Retirees Prevail Over Contra Costa County

     SAN FRANCISO (CN) — Contra Costa County must honor its promise to pay 80 percent of the cost of health benefits for which retirees sacrificed wage and cost-of-living increases, a federal judge told the county this week.
     The Retiree Support Group of Contra County sued in January 2012 after the county reneged on its promise.
     The Support Group, representing some 4,000 retirees, claimed the Board of Supervisors ratified the agreement through resolutions, Memoranda of Understanding, official statements.
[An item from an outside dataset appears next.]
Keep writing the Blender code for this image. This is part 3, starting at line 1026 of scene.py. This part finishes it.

But the county capped its contribution to retirees’ health benefits at a flat dollar amount on Jan. 1, 2010, resulting in increased costs for retirees.
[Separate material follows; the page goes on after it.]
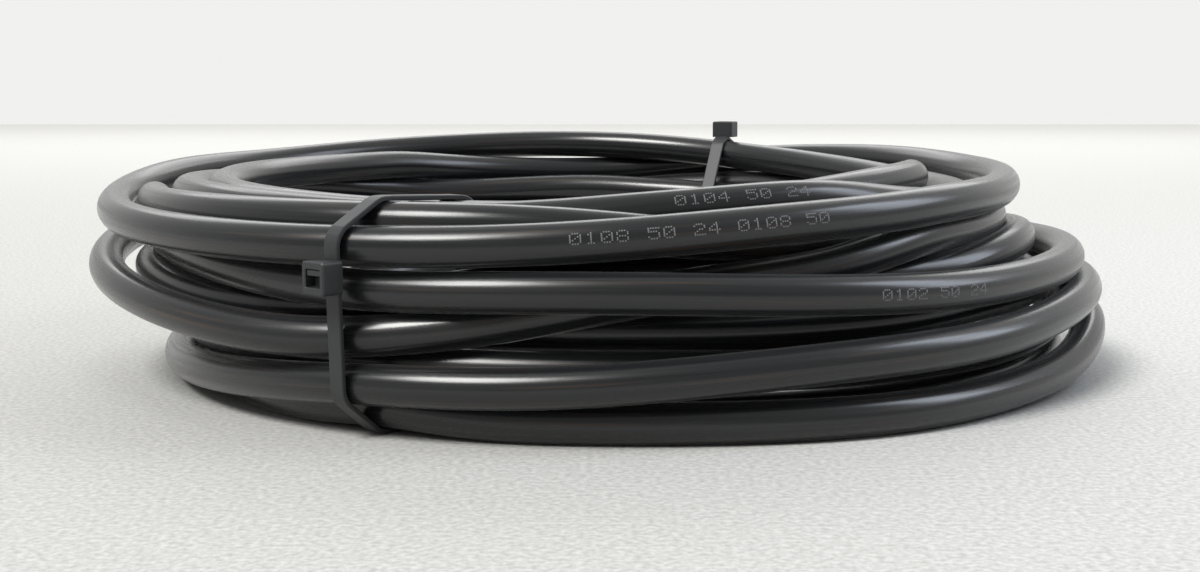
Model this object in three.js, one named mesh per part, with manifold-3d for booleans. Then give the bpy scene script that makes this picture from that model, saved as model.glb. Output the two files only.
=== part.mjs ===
// A hand-wound coil of black coaxial cable, lying flat and held by two cable ties.
// Millimetres, +Z up, resting on z = 0. The front of the coil faces -Y.
import * as THREE from 'three';
import { mergeVertices } from 'three/addons/utils/BufferGeometryUtils.js';
import Module from 'manifold-3d';

const wasm = await Module();
wasm.setup();

// The cable, and how its turns lie side by side and on top of each other.
const CABLE_D = 10.3;
const TURN_PITCH = 10.5;
const LAYERS = 6;
const COLUMNS = 3;
const COIL_OUTER_R = 146;
// The stack leans: its lowest turn lies this much further right than its highest.
const COIL_LEAN = 29;

// Each turn shows as a bump. A bump's arc is cut into equal steps, and one of them lies flat.
const ARC_STEP = 22.5;
const BUMP_HALF_ARC = 2.5 * ARC_STEP;
const ROUND_SEGMENTS = 48;

// The two nylon cable ties.
const STRAP_WIDTH = 4.8;
const STRAP_THICKNESS = 1.3;
const STRAP_GAP = 0.3;
const STRAP_SIDE_GAP = 0.3;
const STRAP_SUNK = 0.8;
const STRAP_CORNER_STEPS = 7;
const CORE_CORNER_R = 6;
const HEAD_WIDTH = 8;
const HEAD_LENGTH = 8.2;
const HEAD_HEIGHT = 6;
const HEAD_GAP = 0.3;
const POCKET_WIDTH = 5.4;
const POCKET_LENGTH = 4.6;
const POCKET_DEPTH = 3.2;
const TAIL_WIDTH = 4.6;
const TAIL_BELOW_FACE = 0.1;
const OVERLAP = 0.4;

// Where the ties sit: the turn round the coil's axis, and the twist out of the radial plane, in degrees.
const FRONT_TIE = { name: 'front_cable_tie', azimuth: -113.3, twist: -17.5, headOnTop: false, headZ: 40.5 };
const REAR_TIE = { name: 'rear_cable_tie', azimuth: 67, twist: 0, headOnTop: true, headZ: 0 };

// Derived sizes. The flat middle step of a bump lies a little inside the round cable.
const CABLE_R = CABLE_D / 2;
const BUMP_REACH = CABLE_R * Math.cos(THREE.MathUtils.degToRad(ARC_STEP / 2));
const COIL_HEIGHT = (LAYERS - 1) * TURN_PITCH + 2 * BUMP_REACH;
const COIL_WIDTH = (COLUMNS - 1) * TURN_PITCH + 2 * BUMP_REACH;
const COIL_INNER_R = COIL_OUTER_R - COIL_WIDTH;
const COIL_MID_R = COIL_OUTER_R - COIL_WIDTH / 2;
const NOTCH_DEPTH = STRAP_THICKNESS + STRAP_GAP + STRAP_SUNK;

// Materials.
const pvcJacket = () => new THREE.MeshStandardMaterial({
  name: 'black_pvc_jacket', color: '#1c1d1f', roughness: 0.42, metalness: 0 });
const nylon = () => new THREE.MeshStandardMaterial({
  name: 'black_nylon', color: '#26282a', roughness: 0.6, metalness: 0 });

const toManifold = (geometry) => {
  const bare = geometry.clone();
  bare.deleteAttribute('normal');
  bare.deleteAttribute('uv');
  const merged = mergeVertices(bare, 1e-4);
  return new wasm.Manifold(new wasm.Mesh({
    numProp: 3,
    vertProperties: new Float32Array(merged.attributes.position.array),
    triVerts: new Uint32Array(merged.index.array),
  }));
};

const toGeometry = (manifold) => {
  const mesh = manifold.getMesh();
  const geometry = new THREE.BufferGeometry();
  geometry.setAttribute('position', new THREE.BufferAttribute(mesh.vertProperties, 3));
  geometry.setIndex(new THREE.BufferAttribute(mesh.triVerts, 1));
  geometry.computeVertexNormals();
  return geometry;
};

// How far the ring's centre lies along X at a height: right at the bottom, left at the top.
const leanAt = (z) => COIL_LEAN * (0.5 - z / COIL_HEIGHT);

// One turn's bump in the profile: an arc round the cable's centre, between two angles in degrees.
const bump = (column, layer, fromAngle, toAngle) => {
  const r = COIL_INNER_R + BUMP_REACH + column * TURN_PITCH;
  const z = BUMP_REACH + layer * TURN_PITCH;
  const steps = Math.round((toAngle - fromAngle) / ARC_STEP);
  return Array.from({ length: steps + 1 }, (_, i) => {
    const angle = THREE.MathUtils.degToRad(fromAngle + i * ARC_STEP);
    return new THREE.Vector2(r + CABLE_R * Math.cos(angle), z + CABLE_R * Math.sin(angle));
  });
};

// The bundle's outline: up the outer side, in over the top, down the bore and out along the bottom.
const coilProfile = () => {
  const lastColumn = COLUMNS - 1;
  const lastLayer = LAYERS - 1;
  const half = BUMP_HALF_ARC;
  const points = [];
  points.push(...bump(lastColumn, 0, -90 - half, half));
  for (let layer = 1; layer < lastLayer; layer += 1) points.push(...bump(lastColumn, layer, -half, half));
  points.push(...bump(lastColumn, lastLayer, -half, 90 + half));
  for (let column = lastColumn - 1; column > 0; column -= 1) {
    points.push(...bump(column, lastLayer, 90 - half, 90 + half));
  }
  points.push(...bump(0, lastLayer, 90 - half, 180 + half));
  for (let layer = lastLayer - 1; layer > 0; layer -= 1) points.push(...bump(0, layer, 180 - half, 180 + half));
  points.push(...bump(0, 0, 180 - half, 270 + half));
  for (let column = 1; column < lastColumn; column += 1) points.push(...bump(column, 0, 270 - half, 270 + half));
  points.push(points[0].clone());
  return points;
};

// The turned ring, leaned to the left by shifting each height along X.
const coilRing = () => {
  const geometry = new THREE.LatheGeometry(coilProfile(), ROUND_SEGMENTS);
  geometry.rotateX(Math.PI / 2);
  const position = geometry.attributes.position;
  for (let i = 0; i < position.count; i += 1) position.setX(i, position.getX(i) + leanAt(position.getZ(i)));
  return toManifold(geometry);
};

// The upright plane that a tie lies in: a point at the middle of the bundle and an outward direction.
const tiePlane = (tie) => {
  const azimuth = THREE.MathUtils.degToRad(tie.azimuth);
  const outward = azimuth + THREE.MathUtils.degToRad(tie.twist);
  return {
    middle: new THREE.Vector2(COIL_MID_R * Math.cos(azimuth), COIL_MID_R * Math.sin(azimuth)),
    outward: new THREE.Vector2(Math.cos(outward), Math.sin(outward)),
  };
};

// Where the leaned ring's radius r crosses a tie's plane at height z, as [distance outward, z].
const inPlane = (plane, r, z) => {
  const fromCentre = plane.middle.clone().sub(new THREE.Vector2(leanAt(z), 0));
  const along = fromCentre.dot(plane.outward);
  return [-along + Math.sqrt(along * along - fromCentre.lengthSq() + r * r), z];
};

// A rounded loop round the bundle, lying `grow` outside the bottom of the notch.
const loopAround = (plane, grow) => {
  const inset = NOTCH_DEPTH - grow;
  const corner = CORE_CORNER_R + grow;
  const outer = COIL_OUTER_R - inset - corner;
  const inner = COIL_INNER_R + inset + corner;
  const top = COIL_HEIGHT - inset - corner;
  const bottom = inset + corner;
  const corners = [[outer, bottom, -90], [outer, top, 0], [inner, top, 90], [inner, bottom, 180]];
  return corners.flatMap(([r, z, start]) => Array.from({ length: STRAP_CORNER_STEPS + 1 }, (_, i) => {
    const angle = THREE.MathUtils.degToRad(start + (90 * i) / STRAP_CORNER_STEPS);
    return inPlane(plane, r + corner * Math.cos(angle), z + corner * Math.sin(angle));
  }));
};

// An outline in a tie's plane, given a width across it and moved into place.
const acrossPlane = (plane, outline, holes, width) => {
  const shape = new THREE.Shape(outline.map(([s, z]) => new THREE.Vector2(s, z)));
  shape.holes = holes.map((hole) => new THREE.Path(hole.map(([s, z]) => new THREE.Vector2(s, z))));
  const geometry = new THREE.ExtrudeGeometry(shape, { depth: width, bevelEnabled: false });
  const along = new THREE.Vector3(plane.outward.x, plane.outward.y, 0);
  const up = new THREE.Vector3(0, 0, 1);
  const across = along.clone().cross(up);
  const place = new THREE.Matrix4().makeBasis(along, up, across);
  place.setPosition(new THREE.Vector3(plane.middle.x, plane.middle.y, 0).addScaledVector(across, -width / 2));
  return toManifold(geometry.applyMatrix4(place));
};

const rectangle = (s0, s1, z0, z1) => [[s0, z0], [s1, z0], [s1, z1], [s0, z1]];

// A box in a tie's plane, given along the bundle's side (`length`) and away from it (`depth`).
const headBox = (tie, plane, alongFrom, alongTo, outFrom, outTo, width) => {
  const outline = tie.headOnTop
    ? rectangle(alongFrom, alongTo, outFrom, outTo)
    : rectangle(outFrom, outTo, alongFrom, alongTo);
  return acrossPlane(plane, outline, [], width);
};

// The room that a strap takes out of the bundle: all but the middle of the cable stack.
const notch = (tie) => {
  const plane = tiePlane(tie);
  const frame = loopAround(plane, NOTCH_DEPTH + TURN_PITCH);
  return acrossPlane(plane, frame, [loopAround(plane, 0)], STRAP_WIDTH + 2 * STRAP_SIDE_GAP);
};

// The middle of the head along the bundle's side, and the height of its inner face over the turns.
const headPlace = (tie, plane) => {
  if (tie.headOnTop) {
    const sides = [COIL_OUTER_R, COIL_INNER_R].map((r) => inPlane(plane, r, COIL_HEIGHT)[0]);
    return { centre: (sides[0] + sides[1]) / 2, face: COIL_HEIGHT + HEAD_GAP };
  }
  const ends = [tie.headZ - HEAD_LENGTH / 2, tie.headZ + HEAD_LENGTH / 2];
  const cornerStandsOut = (HEAD_WIDTH / 2) * Math.tan(THREE.MathUtils.degToRad(Math.abs(tie.twist)));
  const crest = Math.max(...ends.map((z) => inPlane(plane, COIL_OUTER_R, z)[0]));
  return { centre: tie.headZ, face: crest + cornerStandsOut + HEAD_GAP };
};

// The foot of the head: it starts inside the strap, follows the strap's slant and ends inside the head.
const headFoot = (tie, plane, centre, face) => {
  const strapOut = NOTCH_DEPTH - STRAP_GAP - STRAP_THICKNESS + OVERLAP;
  const from = centre - HEAD_LENGTH / 2;
  const to = centre + HEAD_LENGTH / 2;
  if (tie.headOnTop) {
    return acrossPlane(plane, rectangle(from, to, COIL_HEIGHT - strapOut, face + OVERLAP), [], STRAP_WIDTH);
  }
  const onStrap = [from, to].map((z) => inPlane(plane, COIL_OUTER_R - strapOut, z));
  const outline = [onStrap[0], [face + OVERLAP, from], [face + OVERLAP, to], onStrap[1]];
  return acrossPlane(plane, outline, [], STRAP_WIDTH);
};

// One tie, moulded in one piece: the strap, its head, the slot in the head and the trimmed tail in it.
const cableTie = (tie) => {
  const plane = tiePlane(tie);
  const outside = loopAround(plane, STRAP_GAP + STRAP_THICKNESS);
  const strap = acrossPlane(plane, outside, [loopAround(plane, STRAP_GAP)], STRAP_WIDTH);
  const { centre, face } = headPlace(tie, plane);
  const box = (from, to, outFrom, outTo, width) => headBox(tie, plane, centre + from, centre + to,
    outFrom, outTo, width);
  const top = face + HEAD_HEIGHT;
  const halfHead = HEAD_LENGTH / 2;
  const halfPocket = POCKET_LENGTH / 2;
  const head = box(-halfHead, halfHead, face, top, HEAD_WIDTH);
  const pocket = box(-halfPocket, halfPocket, top - POCKET_DEPTH, top + OVERLAP, POCKET_WIDTH);
  const tailFrom = halfPocket - STRAP_GAP - STRAP_THICKNESS;
  const tail = box(tailFrom, tailFrom + STRAP_THICKNESS, top - POCKET_DEPTH - OVERLAP, top - TAIL_BELOW_FACE,
    TAIL_WIDTH);
  return strap.add(headFoot(tie, plane, centre, face)).add(head).subtract(pocket).add(tail);
};

const piece = (name, manifold, material) => {
  const mesh = new THREE.Mesh(toGeometry(manifold), material);
  mesh.name = name;
  return mesh;
};

const group = new THREE.Group();
group.name = 'coaxial_cable_coil';

const ties = [FRONT_TIE, REAR_TIE];
let coil = coilRing();
for (const tie of ties) coil = coil.subtract(notch(tie));
group.add(piece('cable_coil', coil, pvcJacket()));
for (const tie of ties) group.add(piece(tie.name, cableTie(tie), nylon()));

export default group;
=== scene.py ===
# %% [markdown]
# # A hand-wound coil of black coaxial cable
# The object is one long piece of cable, wound by hand into a loose ring that lies flat, and two nylon ties.
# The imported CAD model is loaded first, because it fixes where everything is and how large it is.

# %% Load the frame
import bpy
import numpy as np
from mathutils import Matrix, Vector


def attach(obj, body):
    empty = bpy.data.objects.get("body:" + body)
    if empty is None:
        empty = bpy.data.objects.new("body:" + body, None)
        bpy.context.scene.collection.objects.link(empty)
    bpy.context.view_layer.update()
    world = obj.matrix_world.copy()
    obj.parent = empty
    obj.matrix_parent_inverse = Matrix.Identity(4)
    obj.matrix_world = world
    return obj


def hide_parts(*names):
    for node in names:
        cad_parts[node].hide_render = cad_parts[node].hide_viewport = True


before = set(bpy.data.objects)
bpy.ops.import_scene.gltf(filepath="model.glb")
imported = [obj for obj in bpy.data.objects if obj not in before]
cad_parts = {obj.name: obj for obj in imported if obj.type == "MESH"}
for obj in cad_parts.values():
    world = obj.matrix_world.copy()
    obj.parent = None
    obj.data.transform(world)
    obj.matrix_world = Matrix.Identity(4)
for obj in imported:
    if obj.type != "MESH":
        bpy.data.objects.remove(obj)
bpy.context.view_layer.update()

MM = 0.001

# %% [markdown]
# ## The camera
# The photograph was taken from just above the coil and close to it, so its perspective is strong: the near turns
# look much thicker than the far ones. A camera at the real distance gives that, where a longer lens further off
# would flatten it. Distance, height and tilt follow from the size of the near and far turns.

# %% Place the camera
IMAGE_WIDTH_PX = 1200
FOCAL_LENGTH_PX = 1590
CAMERA_DISTANCE = 512 * MM
CAMERA_HEIGHT = 86 * MM
CAMERA_PITCH = np.radians(7.205)

camera_data = bpy.data.cameras.new("photo_camera")
camera_data.sensor_width = 36
camera_data.lens = camera_data.sensor_width * FOCAL_LENGTH_PX / IMAGE_WIDTH_PX
camera_data.clip_start = 0.01
camera = bpy.data.objects.new("photo_camera", camera_data)
camera.location = (0, -CAMERA_DISTANCE, CAMERA_HEIGHT)
camera.rotation_euler = (np.pi / 2 - CAMERA_PITCH, 0, 0)
bpy.context.collection.objects.link(camera)
bpy.context.scene.camera = camera
print("camera lens in mm:", round(camera_data.lens, 1))

# %% [markdown]
# ## The cable's route
# A coil wound by hand isn't a helix: each turn wanders in and out, up and down, and crosses its neighbours.
# A few stations on each turn say where it passes, as an angle round the coil, a distance from its axis and a
# height. A smooth spline joins them, turn after turn, so the cable is one unbroken line from end to end.

# %% Stations of the turns: angle in degrees, distance from the axis and height in mm
CABLE_D = 10.3
CABLE_R = CABLE_D / 2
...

     The Support Group filed a class action alleging breach of contract, impairment of contract in violation of the state and federal constitutions, and violations of due process.
     U.S. District Judge Jeffrey White dismissed without prejudice, citing lack of evidence of an express or implied contract, and ordered that any amended complaint provide “all of the specific resolutions or ordinances that contain the 80 percent promise.”
     The Support Group filed a second amended complaint on Nov. 30, 2012, which the court refused to dismiss. The case was referred to mediation in early 2015, and the parties reached a settlement in August.
     The Support Group sought preliminary approval of the settlement in March this year. U.S. District Judge Jon Tigar, with consent of the county, granted the plaintiffs leave to file a third amended complaint to add class allegations and assign class representatives.
     “Because the opposing party agrees that leave to amend should be granted, and because it will facilitate the proposed settlement, the court grants plaintiffs’ motion for leave to file their TAC,” Tigar wrote in a 14-page order Tuesday.
     He granted preliminary approval to a settlement that gives retirees almost 72 percent of the promised 80 percent payment.
     “The court concludes that the settlement should be preliminarily approved,” Tigar wrote. “An agreement to provide 71.9 percent of the least expensive offered health plan is indeed of significant economic value to the class members, especially when the alleged claim is that the county originally promised to provide the 80 percent. As plaintiff explains, many retirees who are Medicare-eligible will continue to pay just one cent towards their monthly premiums, and these benefits will last for the retirees’ lifetimes.”
     Each party must pay its own attorneys’ fees.
     “(N)o attorneys’ fees or class representative awards will be apportioned from the economic benefits provided by the settlement,” Tigar wrote. “When compared with the costs, time and risks involved in litigation, this settlement is within the range of possible approval.”
     He set a final fairness hearing for Oct. 27.
     The seat of Contra Costa, inland from the Bay Area, is Martinez, at the foot of Mt. Diablo.